PS Not really a fan/undestander of modern sculptures (if thats what it is called).

They also need to duplicate the section from where traffic from Belconnen Way merges onto Gungahlin Drive (southbound) up to the exit to Parks Way. It’s only a short distance and would make a big difference in peak hour. That is a major bottleneck and often causes traffic to slow to a crawl all the way back to Ginninderra Drive and beyond!

The WIN story did say duplication (inferring the whole road), but it wasn’t borne out by the comments from the TAMS official in the story. What they’ll be doing, in a matter of months apparently, is duplicating that atrocious section of GDE (southbound) where the traffic from William Hovell merges into one lane for about 200 metres before joining onto the Parkway.

The mystery is why they didn’t see that as an issue i the original design concept stages.

neanderthalsis9:48 am 18 Jun 08

Time to break out the tools and start welding random lumps of steel together, they will no doubt be looking for new art work to install along the J Stanhope Memorial Drive.

Didn’t the costs of fighting all the legal challenges eat into the project budget?
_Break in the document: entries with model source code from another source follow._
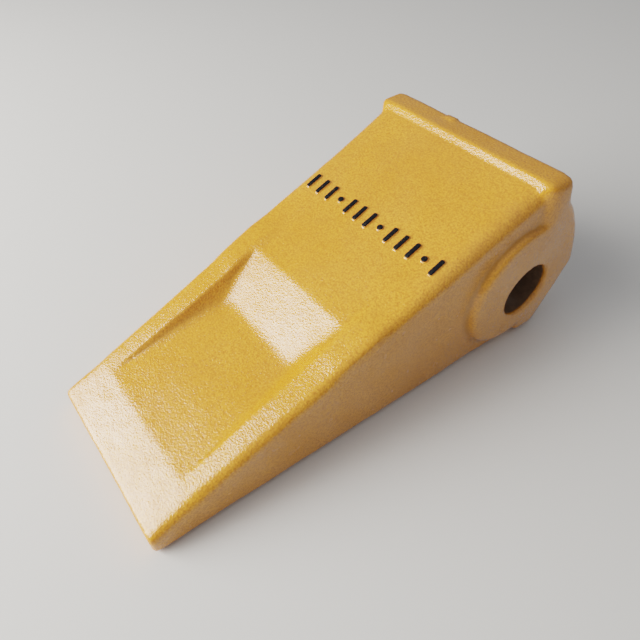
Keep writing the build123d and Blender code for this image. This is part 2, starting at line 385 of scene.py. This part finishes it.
def soft_ears(points):
    """How strongly each point of the ears is rounded off: the boss's step and the collar's end."""
    x, y, z = np.abs(points[:, 0]), points[:, 1], points[:, 2]
    boss = BOSS_SOFT * window(x, *BOSS_X) * window(y, *BOSS_Y) * window(z, *BOSS_Z)
    boss *= smoothstep(np.hypot(y, z), *BOSS_RISE_RADIUS)
    collar_end = COLLAR_END_SOFT * smoothstep(x, *COLLAR_END_RISE_X)
    collar_end *= smoothstep(y, *COLLAR_END_RISE_Y) * smoothstep(z, *COLLAR_END_RISE_Z)
    return np.maximum(boss, collar_end)


def relief(points, normals):
    """Shapes that stand out of the plain form: shoulders by the scoop and the gate stub."""
    x, y, z = points[:, 0], points[:, 1], points[:, 2]
    up = np.clip(normals[:, 2], 0.0, 1.0)
    on_deck = window(above_deck(points), *SHOULDER_ABOVE_DECK) * up
    shoulder = window(y, *SHOULDER_Y) * window(np.abs(x), *SHOULDER_X) * on_deck
    stub = window(x, *STUB_X) * window(y, *STUB_Y) * window(z, *STUB_Z)
    return SHOULDER_HEIGHT * shoulder + STUB_HEIGHT * stub


def cast_skin(points):
    """Height of the sand-cast skin over the plain form: waves, dents, orange peel and grain."""
    lip = smoothstep(SCOOP_FRONT_Y - points[:, 1], *LIP_RISE)
    skin = np.zeros(len(points))
    for size, octaves, place, height, more_on_lip in SKIN_LAYERS:
        skin += (height + more_on_lip * lip) * noise_field(points, size, octaves, place)
    return skin


def surface_turn(points, edges, normals):
    """How sharply the skin turns at each vertex: above 0 on edges, below 0 in corners."""
    inward = neighbour_mean(points, edges) - points
    turn = -np.einsum("ij,ij->i", inward, normals)[:, None]
    for _ in range(TURN_ROUNDS):
        turn = 0.5 * turn + 0.5 * neighbour_mean(turn, edges)
    return turn[:, 0]


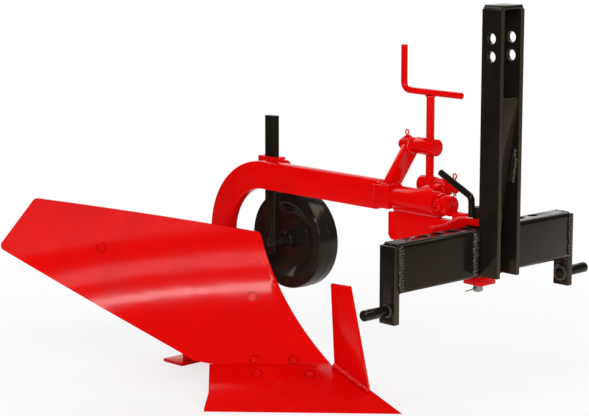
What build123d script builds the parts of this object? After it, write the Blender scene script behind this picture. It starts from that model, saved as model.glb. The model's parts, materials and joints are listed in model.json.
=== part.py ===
from build123d import *
from math import cos, sin, radians
import os

# Single-furrow moldboard plough for a small tractor's three-point linkage.
# Millimetres. +X is forward (the way it is pulled), +Y is left, +Z is up.
# While the pieces are made, X = 0 is the crossbar's front face, Y = 0 is the
# plane of the beam, and Z = 0 is the floor that the share and heel stand on.
# The finished pieces are moved so that the origin is at the bottom centre.

# ---- hitch frame ----
bar_bottom = 350.0          # underside of the crossbar over the floor
bar_height = 100.0
bar_depth = 50.0
bar_wall = 6.0
bar_corner = 10.0
frame_width = 550.0         # over the outer faces of the two end plates
end_plate_thick = 15.0
end_plate_depth = 40.0
end_plate_drop = 61.0       # how far the end plates hang below the crossbar
end_plate_top_gap = 5.0
link_pin_radius = 11.0
link_pin_length = 67.0      # free length outside the end plate
link_pin_stub_radius = 10.0  # where it is welded into the plate
link_pin_neck = 2.0
link_pin_chamfer = 2.5
link_pin_x = -25.0
link_pin_z = bar_bottom - 34.0
linch_hole_radius = 4.5
linch_hole_inset = 16.5     # from the pin's tip
adjust_hole_radius = 11.0
adjust_hole_x = -30.0
adjust_hole_pitch = 42.0
adjust_holes_each_side = 4

mast_depth = 50.0
mast_gap = 50.0
mast_bar_thick = 10.0
mast_foot_gap = 5.0
mast_top = bar_bottom + 545.0
mast_cap_thick = 8.0
mast_hole_radius = 11.0
mast_hole_x = 25.0
mast_hole_heights = [bar_bottom + 451.0, bar_bottom + 487.0]
mast_panel_top = bar_bottom + 366.0
mast_panel_thick = 6.0

# ---- head: the plates and tube behind the crossbar ----
roll_z = 480.0              # height of the roll axis, the middle of the beam
head_width = 46.0
head_plate_thick = 13.5
head_base_thick = 20.0
head_top_gap = 3.0
head_front_x = -3.0
back_plate_thick = 14.0
back_plate_width = 240.0
back_plate_shoulder = 64.0  # from here it rises to the top plate
back_plate_step = 6.0       # its top over the crossbar, beside the shoulders
back_plate_lift = 8.0       # its lower corners over the crossbar's underside
back_plate_tongue = 12.0    # its middle reaches this far below the crossbar
web_thick = 16.0
web_back_x = -279.0
web_back_top = 448.0        # clears the beam's block as it rolls
web_back_bottom = 389.0
tube_radius = 25.5
tube_back_x = -263.0
tube_front_x = -139.0
shaft_radius = 21.0
shaft_front_x = -104.0
running_gap = 0.05          # radial clearance of every turning fit

pin_radius = 10.0
pin_x = -30.0
pin_top = 489.0
pin_head_radius = 13.0
pin_bottom = 313.0
pin_rod_radius = 7.0
pin_rod_offset = (-10.2, -12.2)  # the lifting handle beside the pin's head
pin_rod_bend = 24.0
pin_rod_bend_z = 509.0
pin_rod_end_x = -127.6
pin_rod_end_z = 550.5

# ---- tilt screw ----
screw_x = -223.0
screw_y = 60.0
lower_trunnion_z = 505.0
upper_trunnion_z = 585.0
trunnion_radius = 18.0
trunnion_pin_radius = 10.0
bush_radius = 17.0
upper_bush_radius = 16.0
swivel_back_x = -245.0
swivel_front_x = -206.0
swivel_pin_x = -146.0
lower_bush_x0 = -204.0
lower_bush_x1 = -166.0
nut_back_x = -258.0
nut_front_x = -203.0
nut_pin_x = -306.0
upper_bush_x0 = -298.0
upper_bush_x1 = -260.0
arm_lean = 38.6             # degrees, away from upright
arm_half_width = 18.4
arm_offset = 5.2            # of the arm's middle from the bush's axis
arm_back_x = -287.5
arm_front_x = -272.5
arm_length = 110.0
screw_radius = 9.0
nut_hole_radius = 11.5      # the loop of the tilt linkage is open here
crank_z = 701.0
crank_radius = 7.0
crank_back_x = -300.0
crank_front_x = -135.0
grip_top = 797.0
grip_bend = 16.0

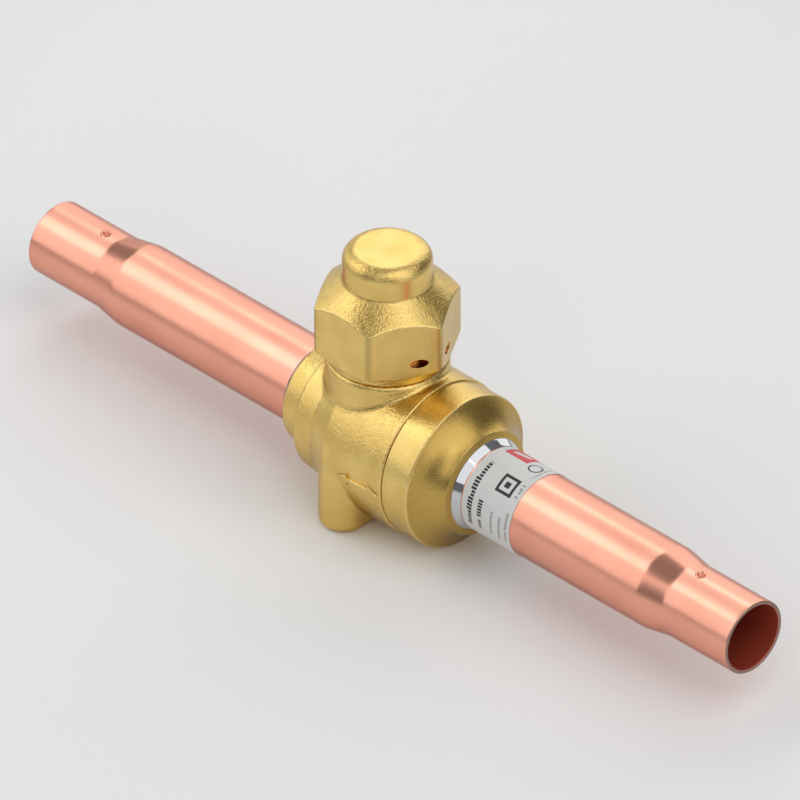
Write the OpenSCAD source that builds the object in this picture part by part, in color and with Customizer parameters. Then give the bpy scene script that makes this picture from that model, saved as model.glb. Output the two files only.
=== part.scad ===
// Refrigerant ball valve with solder-socket copper tubes, a hexagon seal cap and a mounting foot.
// Millimetres, +X towards the outlet, +Z up. The origin is midway between the two mounting
// holes, on the foot's flat face. Unless a comment says otherwise, x is counted from the
// stem's axis and z from the pipe's axis.

/* [Line tubes] */
// Outside diameter of both copper tubes
tube_od = 20.45; // [20:0.05:21]
// Wall of both copper tubes
tube_wall = 1; // [0.8:0.05:1.2]
// Bore of the solder sockets, which take the line's own tube
socket_bore = 16.05; // [15:0.05:17]
// Length of the straight solder socket at each end
socket_len = 20.4; // [18:0.2:24]
// Length of the cone between the socket and the full diameter
reducer_len = 7.1; // [5:0.1:10]
// Rounding where the cone meets the straight stretches
reducer_blend = 18; // [6:1:20]
// Distance from the stem's axis to the inlet tube's mouth
inlet_reach = 107.2; // [90:0.2:130]
// Distance from the stem's axis to the outlet tube's mouth
outlet_reach = 116.2; // [100:0.2:140]
// Depth to which the sockets are sized to their bore
socket_sized = 15; // [12:0.5:15]
// Relief of the bore behind the sized stretch
socket_relief = 0.2; // [0.16:0.01:0.3]
// Distance from a mouth to the staked dimple that stops the line's tube
stake_inset = 16.5; // [16.5:0.1:18]
// Width of the staked dimple
stake_d = 2; // [1.6:0.1:2.6]
// Depth of the staked dimple
stake_depth = 0.6; // [0.4:0.05:0.8]
// Chamfer inside each mouth
mouth_chamfer = 0.3; // [0.1:0.05:0.4]

/* [Ball and seats] */
// Diameter of the ball
ball_d = 25; // [24:0.2:28]
// Diameter of the port through the ball
port_d = 15; // [12:0.2:16]
// Depth of the drive slot in the ball's top
slot_depth = 3.5; // [2.5:0.1:3.8]
// Diameter of the hole that equalises the pressure in the chamber
equaliser_d = 1.6; // [1:0.1:2.4]
// Outside diameter of the seats
seat_od = 24; // [23.4:0.1:24.6]
// Length of a seat along the pipe, its hub included
seat_len = 5.15; // [4.6:0.05:5.6]
// Width of the shoulder round the hub at a seat's back, which holds its O-ring
seat_shoulder = 2; // [1.7:0.1:2.5]
// Cord diameter of the O-rings behind the seats
seat_seal_cord = 1.16; // [0.9:0.02:1.3]

/* [Body] */
// Clearance all round the ball in its chamber
chamber_gap = 0.8; // [0.5:0.1:1.5]
// Step from the chamber's radius out to the end nut's thread
thread_step = 2.2; // [2:0.1:3]
// Wall of the barrel round the end nut's thread
barrel_wall = 3.75; // [3:0.05:5]
// Length of thread that the end nut has in the barrel
nut_thread_len = 7.8; // [7:0.1:10]
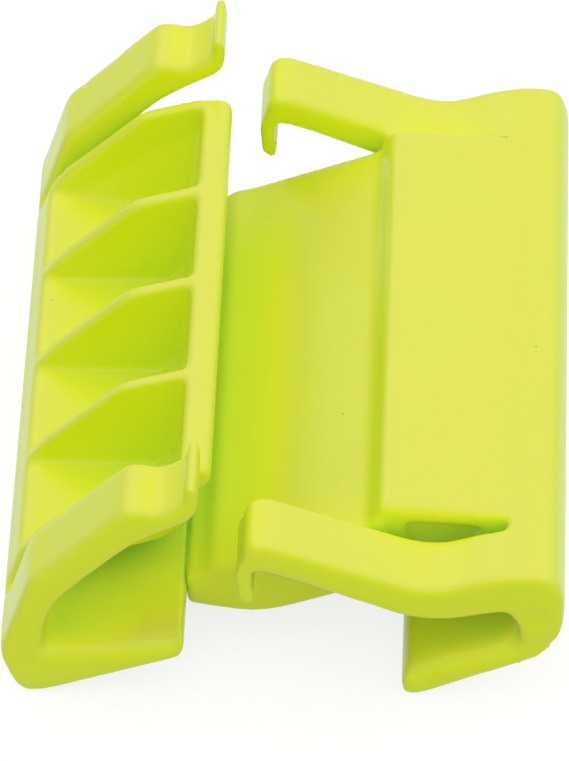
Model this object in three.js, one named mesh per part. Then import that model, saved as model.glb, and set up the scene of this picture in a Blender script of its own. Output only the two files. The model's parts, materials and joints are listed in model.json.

Meanwhile, what I heard on the news is that they were going to duplicate part of the new road. Which doesn’t make much sense to me – if there’s still a choke point, it will still cause chaos.

swissbignose9:16 am 18 Jun 08

From what I remember, the plan was always that the the GDE was going to be developed in two stages. The reason for this was that the ACT Government didn’t have the financial resources at the time the decision was made to do two lanes each way in one hit.

It’s been designed so that it can be expanded to two lanes in both directions.